Meridione: problema irrisolto. L’incidenza del Pil del Mezzogiorno su quello nazionale è passata dal 24,3% al 23,4% nel periodo 2007-2012, frutto di una contrazione di 41 miliardi di euro, il 36% dei 113 miliardi persi dall’Italia a causa della crisi economica. Nel 2013 si contano 39.500 imprese in meno rispetto al 2009, tra cui 9.900 scomparse nel manifatturiero. Il tasso di occupazione è al 42,1% nel secondo trimestre del 2013, a fronte del 55,7% nazionale, e il tasso di disoccupazione sfiora il 20% (8 punti in più rispetto alla media del Paese). La ricchezza pro-capite è pari al 57% di quella del Centro-Nord e le famiglie materialmente povere (cioè con difficoltà oggettive ad affrontare spese essenziali o impossibilitate ad affrontare tali spese per mancanza di denaro) è pari al 26% di quelle residenti nel Mezzogiorno, a fronte di una media nazionale del 15,7%. L’Italia appare tra i sistemi dell’eurozona quello in cui più rilevanti sono le disuguaglianze territoriali. In termini di Pil pro-capite il Centro-Nord, con 31.124 euro per abitante, è vicino ai valori dei Paesi più ricchi come la Germania, dove il Pil pro-capite è di 31.703 euro. Viceversa, i livelli del Mezzogiorno sono più vicini o inferiori a quelli della Grecia (il Sud ha meno di 18.000 euro per abitanti e la Grecia registra 18.500 euro di Pil pro-capite).
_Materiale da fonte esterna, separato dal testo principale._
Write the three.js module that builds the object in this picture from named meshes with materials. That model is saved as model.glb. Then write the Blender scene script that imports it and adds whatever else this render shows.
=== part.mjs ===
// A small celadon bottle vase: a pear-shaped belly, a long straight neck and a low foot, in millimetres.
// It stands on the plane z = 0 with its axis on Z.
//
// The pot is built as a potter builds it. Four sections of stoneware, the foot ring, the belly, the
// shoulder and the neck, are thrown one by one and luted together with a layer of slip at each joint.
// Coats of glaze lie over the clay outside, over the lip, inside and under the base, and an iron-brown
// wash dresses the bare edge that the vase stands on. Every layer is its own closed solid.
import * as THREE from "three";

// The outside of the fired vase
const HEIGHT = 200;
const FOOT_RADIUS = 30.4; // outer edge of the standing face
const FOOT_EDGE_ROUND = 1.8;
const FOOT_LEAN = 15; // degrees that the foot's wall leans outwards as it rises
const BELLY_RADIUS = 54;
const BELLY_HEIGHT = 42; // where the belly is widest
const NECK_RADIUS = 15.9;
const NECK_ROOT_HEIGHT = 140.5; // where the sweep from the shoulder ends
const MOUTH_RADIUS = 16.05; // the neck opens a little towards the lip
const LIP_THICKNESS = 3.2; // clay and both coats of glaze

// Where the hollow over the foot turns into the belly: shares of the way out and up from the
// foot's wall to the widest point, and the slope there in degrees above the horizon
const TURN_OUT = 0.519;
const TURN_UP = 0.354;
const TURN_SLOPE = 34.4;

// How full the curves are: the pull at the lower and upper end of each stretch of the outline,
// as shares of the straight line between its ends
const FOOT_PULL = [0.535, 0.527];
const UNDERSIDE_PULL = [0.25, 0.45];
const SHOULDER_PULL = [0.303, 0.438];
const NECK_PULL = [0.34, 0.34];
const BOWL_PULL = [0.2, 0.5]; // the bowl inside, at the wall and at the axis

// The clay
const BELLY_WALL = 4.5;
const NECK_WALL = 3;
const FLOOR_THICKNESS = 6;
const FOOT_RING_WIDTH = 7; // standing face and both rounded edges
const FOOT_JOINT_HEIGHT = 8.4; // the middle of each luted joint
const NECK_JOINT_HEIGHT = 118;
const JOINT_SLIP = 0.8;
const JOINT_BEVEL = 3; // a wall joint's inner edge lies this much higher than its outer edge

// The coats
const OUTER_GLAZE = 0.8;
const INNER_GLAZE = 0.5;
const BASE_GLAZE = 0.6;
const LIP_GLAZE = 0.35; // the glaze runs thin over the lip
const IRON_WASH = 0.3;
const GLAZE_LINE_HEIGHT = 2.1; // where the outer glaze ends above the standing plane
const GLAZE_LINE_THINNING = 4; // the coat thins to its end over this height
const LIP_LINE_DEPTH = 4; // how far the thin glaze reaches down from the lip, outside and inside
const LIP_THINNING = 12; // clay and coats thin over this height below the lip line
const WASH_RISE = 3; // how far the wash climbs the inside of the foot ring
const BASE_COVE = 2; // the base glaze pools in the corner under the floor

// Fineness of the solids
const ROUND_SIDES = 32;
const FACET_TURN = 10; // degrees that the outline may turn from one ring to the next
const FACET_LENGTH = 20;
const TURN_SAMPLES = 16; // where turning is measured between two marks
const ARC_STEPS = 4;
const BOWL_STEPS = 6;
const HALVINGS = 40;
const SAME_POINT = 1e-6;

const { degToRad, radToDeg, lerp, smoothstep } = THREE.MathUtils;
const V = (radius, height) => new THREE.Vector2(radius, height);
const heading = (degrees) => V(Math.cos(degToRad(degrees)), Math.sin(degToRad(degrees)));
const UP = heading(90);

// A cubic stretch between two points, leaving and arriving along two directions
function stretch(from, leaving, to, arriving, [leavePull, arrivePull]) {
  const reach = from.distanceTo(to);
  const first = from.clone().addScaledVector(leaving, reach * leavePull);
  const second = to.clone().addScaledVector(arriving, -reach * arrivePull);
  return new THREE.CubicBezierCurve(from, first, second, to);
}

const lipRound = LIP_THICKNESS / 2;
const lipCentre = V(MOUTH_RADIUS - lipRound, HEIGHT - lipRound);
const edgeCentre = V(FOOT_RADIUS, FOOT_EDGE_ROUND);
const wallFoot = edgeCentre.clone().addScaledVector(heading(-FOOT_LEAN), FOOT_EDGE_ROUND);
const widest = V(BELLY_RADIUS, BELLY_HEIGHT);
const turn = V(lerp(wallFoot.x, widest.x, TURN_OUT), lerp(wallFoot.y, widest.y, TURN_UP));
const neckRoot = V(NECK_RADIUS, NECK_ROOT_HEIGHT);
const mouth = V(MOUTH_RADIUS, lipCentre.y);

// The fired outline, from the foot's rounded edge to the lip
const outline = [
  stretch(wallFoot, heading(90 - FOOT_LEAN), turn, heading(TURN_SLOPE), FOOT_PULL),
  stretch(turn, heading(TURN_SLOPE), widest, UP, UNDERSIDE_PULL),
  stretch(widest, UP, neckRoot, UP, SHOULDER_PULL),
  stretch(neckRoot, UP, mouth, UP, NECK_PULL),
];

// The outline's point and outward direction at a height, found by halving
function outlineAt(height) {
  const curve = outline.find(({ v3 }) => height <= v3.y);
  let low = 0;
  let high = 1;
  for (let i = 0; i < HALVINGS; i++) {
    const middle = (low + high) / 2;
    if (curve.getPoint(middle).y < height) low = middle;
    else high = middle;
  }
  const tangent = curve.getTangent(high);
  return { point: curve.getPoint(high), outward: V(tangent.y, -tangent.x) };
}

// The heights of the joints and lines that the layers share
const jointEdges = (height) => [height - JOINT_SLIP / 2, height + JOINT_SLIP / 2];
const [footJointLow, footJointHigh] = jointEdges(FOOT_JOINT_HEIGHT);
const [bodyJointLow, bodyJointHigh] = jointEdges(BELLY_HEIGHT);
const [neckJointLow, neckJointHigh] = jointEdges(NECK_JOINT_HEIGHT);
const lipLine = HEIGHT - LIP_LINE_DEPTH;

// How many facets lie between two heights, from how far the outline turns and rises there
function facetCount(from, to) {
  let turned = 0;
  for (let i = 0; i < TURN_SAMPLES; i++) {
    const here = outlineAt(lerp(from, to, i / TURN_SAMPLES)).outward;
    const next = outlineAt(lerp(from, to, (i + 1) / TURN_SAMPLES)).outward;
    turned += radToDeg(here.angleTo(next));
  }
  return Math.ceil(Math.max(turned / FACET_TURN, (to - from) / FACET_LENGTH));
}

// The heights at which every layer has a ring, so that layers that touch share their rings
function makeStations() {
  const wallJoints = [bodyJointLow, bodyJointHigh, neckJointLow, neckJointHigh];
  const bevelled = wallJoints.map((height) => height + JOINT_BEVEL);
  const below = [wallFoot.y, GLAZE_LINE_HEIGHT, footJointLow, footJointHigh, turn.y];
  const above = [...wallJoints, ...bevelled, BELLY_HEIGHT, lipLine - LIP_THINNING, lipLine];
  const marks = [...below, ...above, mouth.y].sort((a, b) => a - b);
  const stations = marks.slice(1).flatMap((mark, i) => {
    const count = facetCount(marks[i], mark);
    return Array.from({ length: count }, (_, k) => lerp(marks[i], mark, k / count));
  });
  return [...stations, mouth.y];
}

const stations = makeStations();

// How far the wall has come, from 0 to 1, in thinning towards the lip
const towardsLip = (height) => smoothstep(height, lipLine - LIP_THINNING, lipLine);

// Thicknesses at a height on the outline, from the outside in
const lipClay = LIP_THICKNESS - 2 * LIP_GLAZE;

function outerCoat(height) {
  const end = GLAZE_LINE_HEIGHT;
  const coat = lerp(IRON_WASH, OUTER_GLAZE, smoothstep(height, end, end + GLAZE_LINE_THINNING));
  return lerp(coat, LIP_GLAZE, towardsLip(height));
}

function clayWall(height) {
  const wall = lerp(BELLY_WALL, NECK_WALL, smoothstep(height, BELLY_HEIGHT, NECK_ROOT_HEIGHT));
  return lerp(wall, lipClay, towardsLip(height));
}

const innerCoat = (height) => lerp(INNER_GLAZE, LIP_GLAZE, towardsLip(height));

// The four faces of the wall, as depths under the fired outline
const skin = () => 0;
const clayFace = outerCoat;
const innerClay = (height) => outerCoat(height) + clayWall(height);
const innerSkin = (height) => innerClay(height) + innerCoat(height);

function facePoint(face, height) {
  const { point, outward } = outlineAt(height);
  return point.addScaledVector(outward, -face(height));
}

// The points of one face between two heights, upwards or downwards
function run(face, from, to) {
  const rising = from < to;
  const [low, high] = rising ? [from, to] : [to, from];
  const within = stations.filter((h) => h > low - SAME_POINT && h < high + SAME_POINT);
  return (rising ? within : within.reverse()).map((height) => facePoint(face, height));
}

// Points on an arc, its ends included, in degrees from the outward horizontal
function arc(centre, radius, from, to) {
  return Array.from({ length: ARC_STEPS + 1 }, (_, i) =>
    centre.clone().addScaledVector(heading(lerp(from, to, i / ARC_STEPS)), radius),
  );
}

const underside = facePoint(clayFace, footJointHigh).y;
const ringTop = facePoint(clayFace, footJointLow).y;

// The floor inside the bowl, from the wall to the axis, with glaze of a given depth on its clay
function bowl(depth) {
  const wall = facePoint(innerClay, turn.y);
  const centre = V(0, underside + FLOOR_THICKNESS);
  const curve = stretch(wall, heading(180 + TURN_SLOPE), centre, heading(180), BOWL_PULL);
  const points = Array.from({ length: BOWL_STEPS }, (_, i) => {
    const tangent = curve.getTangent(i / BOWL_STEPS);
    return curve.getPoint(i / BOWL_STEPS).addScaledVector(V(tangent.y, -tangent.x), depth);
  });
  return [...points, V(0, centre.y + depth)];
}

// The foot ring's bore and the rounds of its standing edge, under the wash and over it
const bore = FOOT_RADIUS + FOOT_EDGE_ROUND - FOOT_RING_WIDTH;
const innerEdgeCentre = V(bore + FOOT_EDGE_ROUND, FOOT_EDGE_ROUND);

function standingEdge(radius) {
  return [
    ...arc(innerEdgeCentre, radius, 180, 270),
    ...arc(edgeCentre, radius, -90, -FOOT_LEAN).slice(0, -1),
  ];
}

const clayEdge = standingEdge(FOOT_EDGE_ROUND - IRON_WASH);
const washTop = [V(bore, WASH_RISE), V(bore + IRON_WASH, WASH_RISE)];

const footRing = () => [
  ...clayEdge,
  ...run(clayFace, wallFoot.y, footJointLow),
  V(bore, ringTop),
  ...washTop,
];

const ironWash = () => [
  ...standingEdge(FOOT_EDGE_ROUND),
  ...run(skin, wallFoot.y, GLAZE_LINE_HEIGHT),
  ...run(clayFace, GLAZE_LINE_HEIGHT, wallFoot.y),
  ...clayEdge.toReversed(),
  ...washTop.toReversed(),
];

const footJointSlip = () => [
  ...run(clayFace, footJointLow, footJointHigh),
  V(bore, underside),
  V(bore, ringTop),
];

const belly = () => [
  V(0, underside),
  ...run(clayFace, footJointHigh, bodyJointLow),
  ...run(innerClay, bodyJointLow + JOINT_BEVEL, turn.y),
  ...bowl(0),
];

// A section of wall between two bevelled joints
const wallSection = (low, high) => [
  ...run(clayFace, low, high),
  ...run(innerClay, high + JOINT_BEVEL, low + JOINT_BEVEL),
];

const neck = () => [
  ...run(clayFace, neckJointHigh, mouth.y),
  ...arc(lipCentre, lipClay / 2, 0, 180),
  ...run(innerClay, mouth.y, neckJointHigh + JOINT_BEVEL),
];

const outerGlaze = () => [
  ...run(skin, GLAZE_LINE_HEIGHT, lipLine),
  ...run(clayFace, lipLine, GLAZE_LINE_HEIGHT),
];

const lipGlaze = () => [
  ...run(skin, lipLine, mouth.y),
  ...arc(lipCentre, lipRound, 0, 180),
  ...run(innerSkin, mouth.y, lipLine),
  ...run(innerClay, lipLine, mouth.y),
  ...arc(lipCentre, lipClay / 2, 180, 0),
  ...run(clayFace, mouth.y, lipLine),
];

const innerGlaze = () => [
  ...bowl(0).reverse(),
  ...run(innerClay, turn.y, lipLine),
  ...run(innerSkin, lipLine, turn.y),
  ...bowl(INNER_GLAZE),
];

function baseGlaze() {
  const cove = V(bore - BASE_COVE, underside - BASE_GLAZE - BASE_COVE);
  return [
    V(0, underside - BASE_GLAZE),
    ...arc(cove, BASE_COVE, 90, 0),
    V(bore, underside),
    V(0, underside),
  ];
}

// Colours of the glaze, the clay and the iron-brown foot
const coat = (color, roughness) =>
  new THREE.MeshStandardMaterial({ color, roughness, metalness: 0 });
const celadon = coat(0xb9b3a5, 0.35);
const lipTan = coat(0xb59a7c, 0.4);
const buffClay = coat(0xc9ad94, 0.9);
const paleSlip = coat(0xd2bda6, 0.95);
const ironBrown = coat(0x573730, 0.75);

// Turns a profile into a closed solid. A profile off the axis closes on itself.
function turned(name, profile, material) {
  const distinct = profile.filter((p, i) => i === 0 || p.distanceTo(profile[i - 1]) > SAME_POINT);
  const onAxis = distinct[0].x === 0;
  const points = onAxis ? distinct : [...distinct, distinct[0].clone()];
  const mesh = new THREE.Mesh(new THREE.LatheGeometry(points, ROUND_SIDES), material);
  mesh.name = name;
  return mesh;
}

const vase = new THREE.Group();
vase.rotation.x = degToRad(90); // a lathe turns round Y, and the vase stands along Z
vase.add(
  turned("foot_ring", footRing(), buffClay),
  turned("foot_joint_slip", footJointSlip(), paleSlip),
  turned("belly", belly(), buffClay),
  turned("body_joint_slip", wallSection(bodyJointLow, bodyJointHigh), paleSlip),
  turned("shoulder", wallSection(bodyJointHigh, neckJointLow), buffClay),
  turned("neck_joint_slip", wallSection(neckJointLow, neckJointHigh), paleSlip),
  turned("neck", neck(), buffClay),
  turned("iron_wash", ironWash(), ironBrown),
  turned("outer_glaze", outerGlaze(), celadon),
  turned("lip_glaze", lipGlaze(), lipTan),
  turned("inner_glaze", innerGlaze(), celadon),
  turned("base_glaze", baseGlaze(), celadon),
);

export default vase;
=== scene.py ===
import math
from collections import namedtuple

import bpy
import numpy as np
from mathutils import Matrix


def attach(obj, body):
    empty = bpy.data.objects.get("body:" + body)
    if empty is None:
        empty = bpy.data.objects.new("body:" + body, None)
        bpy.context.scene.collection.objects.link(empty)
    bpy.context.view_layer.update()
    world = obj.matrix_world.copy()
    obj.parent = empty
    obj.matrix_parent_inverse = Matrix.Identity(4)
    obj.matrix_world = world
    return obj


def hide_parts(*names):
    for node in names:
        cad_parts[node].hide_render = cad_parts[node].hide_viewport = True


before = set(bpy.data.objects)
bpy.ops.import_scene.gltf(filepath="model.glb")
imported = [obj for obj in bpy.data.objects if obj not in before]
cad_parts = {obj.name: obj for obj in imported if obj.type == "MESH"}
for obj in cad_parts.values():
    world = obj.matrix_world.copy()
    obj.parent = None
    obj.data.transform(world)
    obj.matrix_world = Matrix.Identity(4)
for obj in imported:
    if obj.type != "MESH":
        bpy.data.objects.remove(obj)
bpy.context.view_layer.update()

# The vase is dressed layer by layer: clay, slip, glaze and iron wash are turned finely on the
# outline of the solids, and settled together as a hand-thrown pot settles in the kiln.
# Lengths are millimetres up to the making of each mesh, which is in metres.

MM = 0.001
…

Il welfare aziendale per la crescita del sistema d’impresa. Uno dei punti di debolezza del Paese è senza dubbio la bassa produttività del lavoro. In Italia ogni unità di lavoro produce in media 32 euro per ogni ora lavorata, cifra poco superiore al sistema produttivo spagnolo (31,5), sostanzialmente equivalente alla media comunitaria, ma ben distante dai principali Paesi dell’Unione europea; in particolare, risulta consistente il distacco rispetto ai 45,4 euro della Francia, ai 42,6 della Germania e ai 39,3 del Regno Unito. Nelle determinanti dell’aspetto motivazionale va certamente incluso il grado di soddisfazione per l’ambiente in cui si opera, fattore a cui può contribuire positivamente il welfare aziendale (o company welfare), ossia quell’insieme di servizi e iniziative che le imprese realizzano a favore dei propri dipendenti per assicurarne il benessere all’interno della struttura produttiva e nella loro vita privata, iniziative che assumono un’importanza crescente anche a causa delle criticità del sistema di welfare statale.
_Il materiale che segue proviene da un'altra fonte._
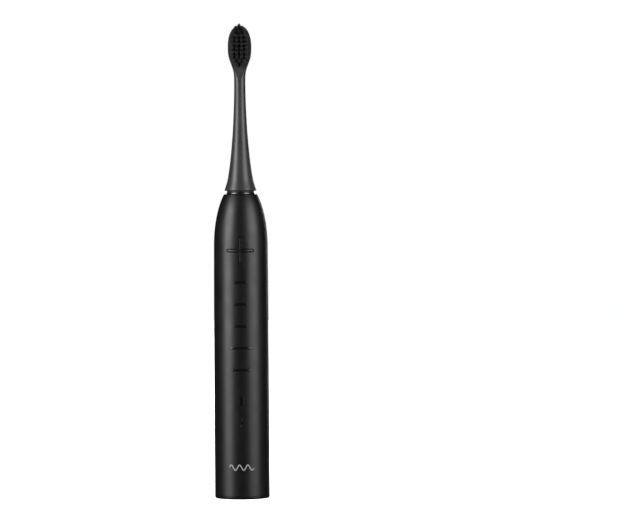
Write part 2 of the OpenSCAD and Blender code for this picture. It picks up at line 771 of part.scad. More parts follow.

Quei trend di consumo che parlano di un Paese smarrito. I consumi descrivono un Paese sotto sforzo, profondamente fiaccato da una crisi persistente. Dai primi anni 2000 a oggi sono diminuite del 6,7% le spese per prodotti alimentari, del 15% quelle per abbigliamento e calzature, dell’8% quelle per l’arredamento e per la manutenzione della casa, del 19% quelle per i trasporti. Viceversa sono cresciute alcune spese incomprimibili, come quelle per le utenze domestiche e la manutenzione della casa (+6,3%) e quelle medico-sanitarie (+19%). Nell’ultima parte del 2013 ben il 69% di un campione di 1.200 famiglie analizzate dal Censis e Confcommercio ha indicato una riduzione e un peggioramento della capacità di spesa nel corso dell’anno, appena il 2% ha indicato un miglioramento. L’incertezza assume spesso la forma della preoccupazione e dell’inquietudine: il 52% delle famiglie sente di avere difficoltà a preservare i propri risparmi, quasi il 50% teme di non riuscire a mantenere il proprio tenore di vita. In questo contesto, quasi il 50% prevede di moderare e di contenere, nei prossimi mesi, le spese familiari.